◆ Data lines:
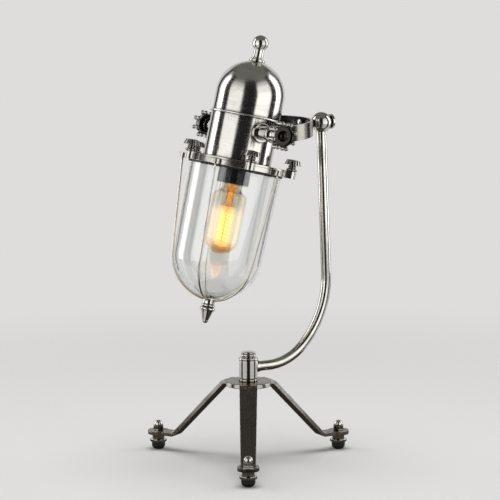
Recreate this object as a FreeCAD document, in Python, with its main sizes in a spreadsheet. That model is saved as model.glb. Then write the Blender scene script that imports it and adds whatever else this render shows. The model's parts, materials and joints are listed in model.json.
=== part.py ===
import FreeCAD, Part
import math
import os
from types import SimpleNamespace

import Sketcher

# Tabletop searchlight lamp, in millimetres. A head with a metal cap, a glass dome and a wire cage
# hangs in a half-hoop yoke. The yoke rolls on the ball at the top of a bent arm, and the arm swivels
# on the post of a three-legged base. The lamp stands on the plane Z = 0, the arm lies along +X, and
# the origin is under the middle of the whole lamp's outline, so the post is a little to its -X side.
#
# Frames used below:
#   base  the post's axis is the local Z axis, and Z is the height above the table
#   ball  the origin is the ball's centre, X is the yoke's bolt and Z is the top of the arm
#   head  the origin is where the pivot axis crosses the head's own axis, and Z is that axis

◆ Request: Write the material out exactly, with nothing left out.

◆ Worked answer:
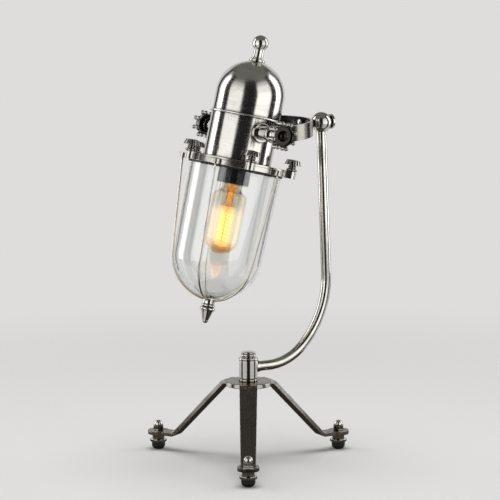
Recreate this object as a FreeCAD document, in Python, with its main sizes in a spreadsheet. That model is saved as model.glb. Then write the Blender scene script that imports it and adds whatever else this render shows. The model's parts, materials and joints are listed in model.json.
=== part.py ===
import FreeCAD, Part
import math
import os
from types import SimpleNamespace

import Sketcher

# Tabletop searchlight lamp, in millimetres. A head with a metal cap, a glass dome and a wire cage
# hangs in a half-hoop yoke. The yoke rolls on the ball at the top of a bent arm, and the arm swivels
# on the post of a three-legged base. The lamp stands on the plane Z = 0, the arm lies along +X, and
# the origin is under the middle of the whole lamp's outline, so the post is a little to its -X side.
#
# Frames used below:
#   base  the post's axis is the local Z axis, and Z is the height above the table
#   ball  the origin is the ball's centre, X is the yoke's bolt and Z is the top of the arm
#   head  the origin is where the pivot axis crosses the head's own axis, and Z is that axis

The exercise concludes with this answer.